They want to have deeper conversations, not just this superficial stuff that a lot of them get into with their friends. Those aren’t wrong conversations, but a lot of the girls I meet, almost all of them, are yearning for deeper connections. Ask her if that’s what she wants, what could she do about that? Again, spark conversations about what she wants. She might want this year to have some friends in different groups, not just the same ones. She might want to try different activities so she will meet different kids with different interests. Sometimes, I have girls make a list of the qualities of a best friend, and I have them write those out. I have them do a couple of things with that list.
Take that list of the qualities of a BFF and first look at yourself and say, “Do I live out those qualities?” If I want a friend who has deeper conversations and who’s willing to be herself, then maybe I need to live that out. If I want a friend who doesn’t gossip and talk about people behind their backs, I need to also live that kind of thing out. I then have them take that list of the qualities of a best friend, look at the people they normally hang out with, and ask themselves, “Do my friends match the list?”
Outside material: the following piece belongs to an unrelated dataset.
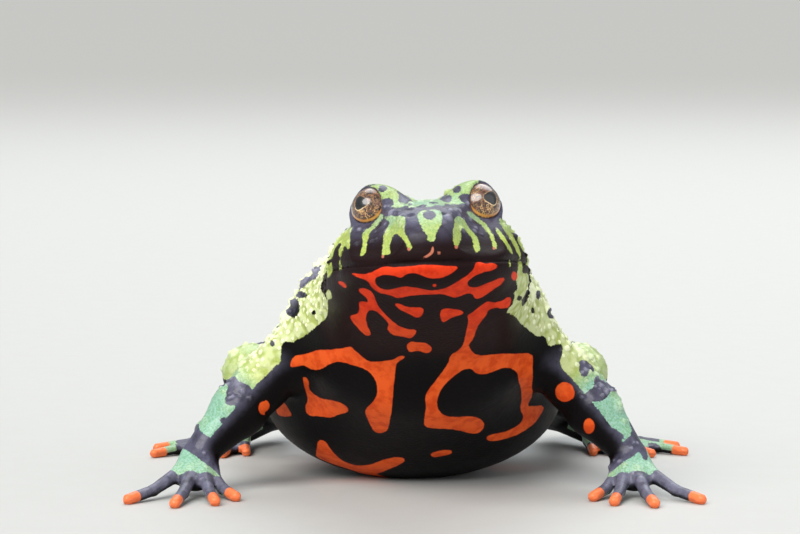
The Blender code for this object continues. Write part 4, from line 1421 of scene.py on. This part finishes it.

Many times, they don’t. I tell them it doesn’t mean you cut out those people. It just means I might want to start looking for friends who match my list more so that when they start school or even before they start school, if your daughter hasn’t started yet, have them go through the buzz book or whatever they have online that shows all the people in their class and think about, “Are the people I see, which ones do I think match my list the most by the way they act?”
When I start school that first week, I want to look around and be more observant about who is living out these qualities. Who is somebody who doesn’t gossip, who doesn’t talk about people behind their backs, who seems like they’re a good listener, who’s fun, and who’s funny. For some girls, it’s important to have friends who are into school because otherwise, they might drift away from their motivation. They can start looking around for people who match your list and then try to spend more time with those people. It’s important who you hang out with. Your friends are a big influence, so make sure you have the influence that you want around you.
Friends shape our lives more than we realize. Encourage your daughter to seek friendships that align with her values and support her growth. Share on XI remember one girl who came to one of my retreats. She was really disappointed in her friends because when she started high school, a lot of them started getting more wild. They were partying more, they got into the boys, and they were drinking and vaping and doing things, and she didn’t want to do those things, but they were her group. And so I remember her talking at one of our retreats about how hard it was for her. She felt like she was not living the life that she wanted.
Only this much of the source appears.